Dynamite: Scaling Engine for CoreOS
Dynamite's ultimate goal is to manage the deployment and the automatic scaling of a dockerized application on CoreOS.
Dynamite heavily levarages fleet and etcd to achieve this
- It assumes that fleet was used to describe the composition of an application
- It assumes that those fleet service files start/stop docker containers
- It assumes that the services are registered in etcd
- It assumes that metrics are written to etcd
Disclaimer: This application currently is in its incubating state and under heavy deplyoment
- You need to have a dockerized application
- You need the necessary fleet files to manage those containers
- The services need to register themselves to etcd
- You need to have something that writes metrics to etcd (e.g. logstash with the etcd output plugin)
- You need a cluster with fleet and etcd running on its nodes (e.g. CoreOS)
Dynamite is designed to be used in a CoreOS cluster in a container. You should usually not need to install and run the application directly. Instead it is recommended that you use the existing docker image for dynamite. This way you only need to follow the instructions of how to use the docker image and write a configuration file for dynamite.
There are a few things you should now about dynamite before using it. The following sections provide some basic information about how dynamite works and what features it has.
Dynamite assumes that your application can be split in many different services. If this is not the case, dynamite isn't that useful because the smallest unit dynamite can handle is a service. Usually you want a scaling engine to scale up or scale down the application and dynamite achieves that by creating new resp. destroying existing services. That's why the application should consist of services, otherwise it won't be scalable at all (at least not by dynamite).
When we talk about services in this document we mean fleet services.
Etcd for service registry & metrics storage
Dynamite depends on etcd and fleet. If none of them are running in your environment, dynamite is probably not the right tool for you. It is also important that the services of the application behave in a way that dynamite is able to get some information about them from etcd.
Dynamite requires that each service instance registers itself to etcd. The path is built dynamically from the information given through the configuration file. Dynamite needs to resolve a service id to a service instance name.
This is why it searches the key
service_instance_name in the etcd path:
A service should register like that in etcd:
$application_base_path/$service_type/$service_instance_uuid/service_instance_name # Concrete example: /services/webserver/9ed076d2-f6f0-42c0-ae04-63c817abe456/service_instance_name
But also the metrics need to be in a defined path (dynamically generated):
$metrics_base_path/$service_type/$service_instance_uuid/$metric/$date # Concrete example: /metrics/webserver/88e9916e-2342-4acf-a93a-1e3a6551c1da/cpu_user/2015-07-28T13:15:50.631Z
The value of the metric key is either in JSON format or just a single value.
Explanation of the dynamic path contents:
- $metrics_base_path and $application_base_path can be defined by the user in the configuration file
- $service_type: The service type is read from the configuration file (scaling policy)
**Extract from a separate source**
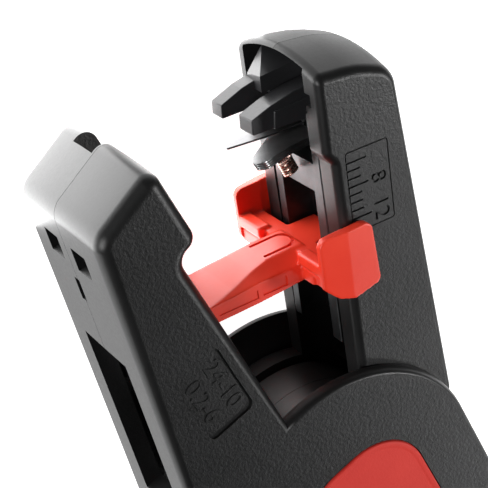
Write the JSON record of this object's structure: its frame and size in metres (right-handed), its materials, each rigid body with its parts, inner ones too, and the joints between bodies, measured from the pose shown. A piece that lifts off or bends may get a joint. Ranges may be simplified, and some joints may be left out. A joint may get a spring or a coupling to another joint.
{
  "type": "wire stripper",
  "caption": "Self-adjusting wire stripper: fixed lever, hinged moving jaw, trigger handle, clamp inserts, blades and a sliding length stop.",
  "frame": {"origin": "on the jaws' pivot axis, in the plane of the back inlay's flat face, on which the tool lies", "axes": "+Z along the pivot axis, out of the front; +Y towards the fixed jaw's nose, the handle runs to -Y; the trigger spreads to -X"},
  "size_m": [0.1272, 0.1864, 0.0205],
  "materials": {
    "black_plastic": "spark-textured black moulding",
    "clamp_plastic": "smooth black clamp insert",
    "red_plastic": "red moulding",
    "inlay_red": "red soft insert",
    "blade_steel": "ground blade steel",
    "dark_steel": "blackened steel",
    "bright_steel": "turned steel",
    "spring_wire": "copper-coloured spring wire"
  },
  "bodies": {
    "fixed_lever": {"body_front_half": "black_plastic", "body_back_half": "black_plastic", "front_inlay": "inlay_red", "back_inlay": "inlay_red", "fixed_grip_insert": "clamp_plastic", "pivot_pin": "bright_steel", "pivot_bush": "dark_steel", "return_spring": "bright_steel", "body_screw_1": "dark_steel", "body_screw_2": "dark_steel", "body_screw_3": "dark_steel"},
    "fixed_carriage": {"fixed_draw_bar": "dark_steel", "fixed_blade": "blade_steel"},
    "moving_jaw": {"jaw_front_half": "black_plastic", "jaw_back_half": "black_plastic", "moving_grip_insert": "clamp_plastic", "jaw_screw_1": "dark_steel", "jaw_screw_2": "dark_steel"},
    "moving_carriage": {"draw_bar": "dark_steel", "back_blade": "blade_steel", "blade_plate_1": "blade_steel", "blade_plate_2": "blade_steel", "blade_plate_3": "blade_steel", "blade_plate_4": "blade_steel", "blade_spring": "spring_wire"},
    "stop": {"length_stop": "red_plastic"},
    "trigger": {"trigger_front_half": "black_plastic", "trigger_back_half": "black_plastic", "trigger_core": "bright_steel", "trigger_front_inlay": "inlay_red", "trigger_back_inlay": "inlay_red", "trigger_screw_1": "dark_steel", "trigger_screw_2": "dark_steel", "trigger_screw_3": "dark_steel"}
  },
  "joints": [
    {"name": "trigger_squeeze", "type": "hinge", "parent": "fixed_lever", "child": "trigger", "pos_m": [0, 0, 0.01025], "axis": [0, 0, 1], "range_deg": [0, 28], "stiffness_Nm_per_rad": 1, "springref_deg": -17.19},
    {"name": "jaw_close", "type": "hinge", "parent": "fixed_lever", "child": "moving_jaw", "pos_m": [0, 0, 0.01025], "axis": [0, 0, 1], "range_deg": [0, 20.1]},
    {"name": "moving_draw", "type": "slide", "parent": "moving_jaw", "child": "moving_carriage", "axis": [-0.3469, -0.9379, 0], "range_m": [0, 0.00705]},
    {"name": "fixed_draw", "type": "slide", "parent": "fixed_lever", "child": "fixed_carriage", "axis": [0, -1, 0], "range_m": [0, 0.00705]},
    {"name": "stop_adjust", "type": "slide", "parent": "moving_carriage", "child": "stop", "axis": [0.3469, 0.9379, 0], "range_m": [0, 0.0065]}
  ],
  "couplings": [
    {"joint": "jaw_close", "follows": "trigger_squeeze", "ratio": 0.71429},
    {"joint": "moving_draw", "follows": "trigger_squeeze", "m_per_rad": 0.014324},
    {"joint": "fixed_draw", "follows": "trigger_squeeze", "m_per_rad": 0.014324}
  ]
}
- $service_instance_uuid: An ID for the service instance. You can use your own IDs to identify service instances. It does not matter how you generate this ID. (UUID recommended)
- $metric: the metric name defined in the scaling policy in the configuration file.
- $date: The date the metric was collected (ISO 8601 with 3 positions after the decimal point)
Dynamite makes scaling decisions based on rules written in the configuration file. There are some features that avoid several problems when you do scaling:
In the configuration you define a scaling policy that can be referenced by a service as scale up or scale down policy. Basically you only specify what metric is of interest and what type of service is it from. Then you define a threshold. If the metric falls below (or exceeds) the threshold the policy is triggered. But instead of executing a scaling action a timer is started. If this timer is up and all incoming metric values are under resp. over the threshold then the scaling action is executed. If a metric value is read that doesn't fall below resp. exceeds the threshold then the timer is reset. This timer (attribute period in the configuration) avoids that single events can cause a lot of scaling actions.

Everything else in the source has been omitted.